# Thread: Every natural number n≥8 can be represented as n=3k+5ℓ

1. ## Every natural number n≥8 can be represented as n=3k+5ℓ

Hello,

Every natural number n≥8 can be represented as n=3k+5ℓ, k,l are
natural numbers.

so, that true for n=8,9,10 - we can easily check it. Should I use
prove by induction? Then , how?
Or, is there's any other way?

Thank you in advance.

2. ## Re: Every natural number n≥8 can be represented as n=3k+5ℓ

Originally Posted by Lissa
Hello,

Every natural number n≥8 can be represented as n=3k+5ℓ, k,l are
natural numbers.

so, that true for n=8,9,10 - we can easily check it. Should I use
prove by induction? Then , how?
Or, is there's any other way?

Thank you in advance.
First show it true for $\displaystyle n=8, 9, ..., 15$

Now suppose it true for some $\displaystyle k_0 \ge 15$ , that for all $\displaystyle 8 \le k \le k_0$ that $\displaystyle k$ may be written in the required form, then proceed by strong induction...

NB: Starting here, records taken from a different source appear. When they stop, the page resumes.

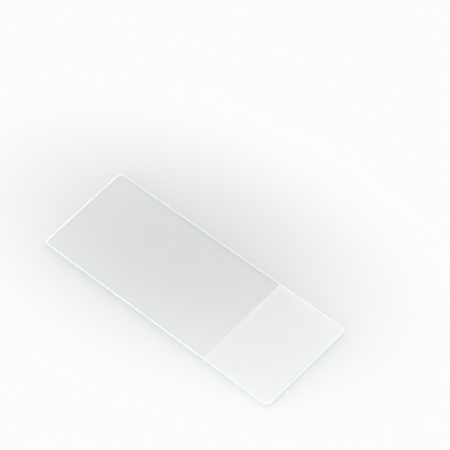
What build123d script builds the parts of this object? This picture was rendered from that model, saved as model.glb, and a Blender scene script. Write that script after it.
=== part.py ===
from build123d import *
import os

# A microscope slide: one strip of clear soda-lime glass with ground edges, cut corners and one
# frosted end. Millimetres. The strip lies on its underside at z = 0, with the origin under its
# centre, +X towards the frosted end and +Z out of the face that carries the specimen.

# ---- Driving dimensions ----
slide_length = 76.0
slide_width = 26.0
glass_thickness = 1.1
corner_cut = 0.8        # leg of the 45 degree cut at each of the four upright corners
edge_bevel = 0.25       # leg of the 45 degree bevel ground round the rim of both faces
frosted_length = 21.0   # from the end of the strip back to the frost line
frost_depth = 0.02      # glass that the frosting takes off the upper face

with BuildPart() as glass_slide:
    # The blank: a strip cut from sheet glass, with its four corners taken off
    with BuildSketch() as blank_outline:
        Rectangle(slide_length, slide_width)
        chamfer(blank_outline.vertices(), length=corner_cut)
    extrude(amount=glass_thickness)

    # Ground edges: both faces end in a fine bevel, along the sides, the ends and the cut corners
    flat_faces = glass_slide.faces().filter_by(Axis.Z)
    chamfer(flat_faces.edges(), length=edge_bevel)

    # Frosted end: the upper face is ground away evenly, from the frost line out to the bevels
    with BuildSketch(Plane.XY.offset(glass_thickness)) as frosted_field:
        with Locations((slide_length / 2, 0)):
            Rectangle(frosted_length, slide_width, align=(Align.MAX, Align.CENTER))
    extrude(amount=-frost_depth, mode=Mode.SUBTRACT)

glass_slide.part.label = "glass_slide"

os.makedirs("parts", exist_ok=True)
export_step(glass_slide.part, "parts/glass_slide.step")
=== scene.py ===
import math
from collections import namedtuple

import bmesh
import bpy
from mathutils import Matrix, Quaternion, Vector

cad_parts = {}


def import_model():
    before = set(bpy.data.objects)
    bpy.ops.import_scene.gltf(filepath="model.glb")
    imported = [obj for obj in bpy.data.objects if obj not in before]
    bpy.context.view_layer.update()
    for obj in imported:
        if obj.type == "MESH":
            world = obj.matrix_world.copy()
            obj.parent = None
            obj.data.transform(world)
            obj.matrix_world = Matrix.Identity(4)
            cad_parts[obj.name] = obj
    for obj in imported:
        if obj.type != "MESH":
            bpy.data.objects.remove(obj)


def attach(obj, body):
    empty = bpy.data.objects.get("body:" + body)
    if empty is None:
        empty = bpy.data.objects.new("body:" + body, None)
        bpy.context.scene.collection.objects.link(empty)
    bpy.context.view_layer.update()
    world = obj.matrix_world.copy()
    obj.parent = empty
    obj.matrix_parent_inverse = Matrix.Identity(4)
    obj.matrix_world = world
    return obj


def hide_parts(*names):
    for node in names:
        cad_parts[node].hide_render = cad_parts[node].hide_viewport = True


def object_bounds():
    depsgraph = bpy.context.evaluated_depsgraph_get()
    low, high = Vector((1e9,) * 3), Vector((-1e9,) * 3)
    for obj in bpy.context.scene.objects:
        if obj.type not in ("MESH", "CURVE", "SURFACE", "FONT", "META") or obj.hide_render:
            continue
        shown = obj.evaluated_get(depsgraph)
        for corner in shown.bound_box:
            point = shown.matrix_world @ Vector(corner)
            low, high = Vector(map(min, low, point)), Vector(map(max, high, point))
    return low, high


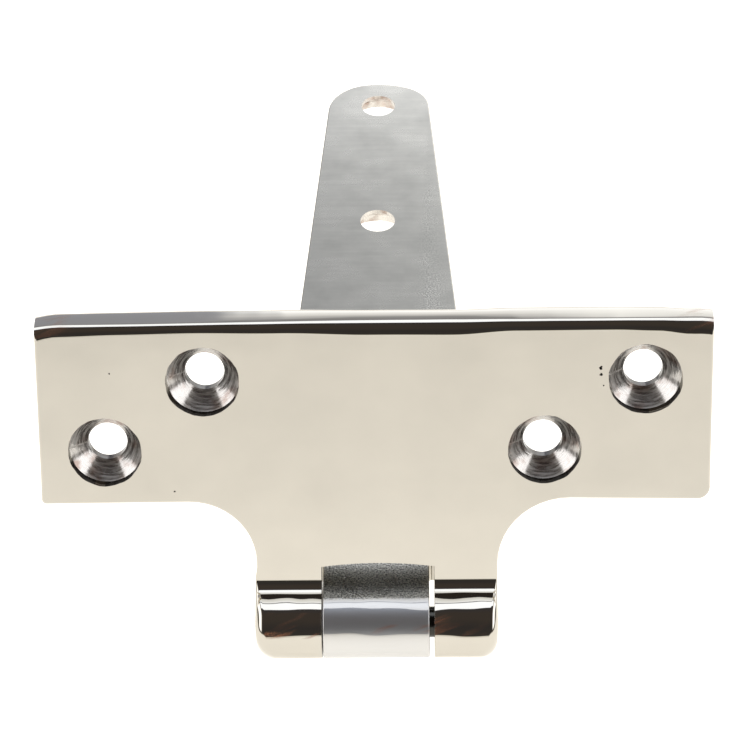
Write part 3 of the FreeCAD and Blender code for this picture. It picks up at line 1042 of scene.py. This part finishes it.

Hint: split $\displaystyle k_0+1$ into the sum of two integers between $\displaystyle 8$ and $\displaystyle k_0$

CB

3. ## Re: Every natural number n≥8 can be represented as n=3k+5ℓ

A proof that does not involve induction:

This is, basically, trying to solve the Diophantine equation 3k+ 5l= n. 3 divides into 5 once with remainder 2: 5- 3= 2. 2 divides into 3 once with remainder 1: 3- 2= 1. If we replace the "2" in that second equation with 5- 3 we get 3- (5- 3)= 2(3)+ (-1)(5)= 1. Now multiply the entire equation by n to get (2n)(3)+ (-n)(5)= n (which simply says 6n- 5n= n). One solution to the equation 3k+ 5l= n is k= 2n, l= -n. But it is clear that adding any multiple of -5 to k and any multiple of 3 to l will give the same thing: if k= 2n- 5j and l= -n+ 3j, 3(2n- 5j)+ 5(-n+ 3j)= 6n- 5n- 15j+ 15j= n.

So the problem becomes, can we choose j so that both k and l are natural numbers (meaning non-negative integers here)? That will be true if $\displaystyle 2n- 5j\ge 0$, $\displaystyle -n+ 3j\ge 0$. The second gives $\displaystyle 3j\ge n$, $\displaystyle j\ge n/3$ and the second $\displaystyle 5j\le 2n$, $\displaystyle j\le 2n/5$. And that, of course, will be true if there be at least one integer between 2n/5 and n/3: $\displaystyle 2n/5- n/3= n(2/5- 1/3)= n((6- 5)/15)= n(1/15)\ge 1$.

That shows that this can be done for $\displaystyle n\ge 15$. You can finish the proof by checking, individually, 8 to 14.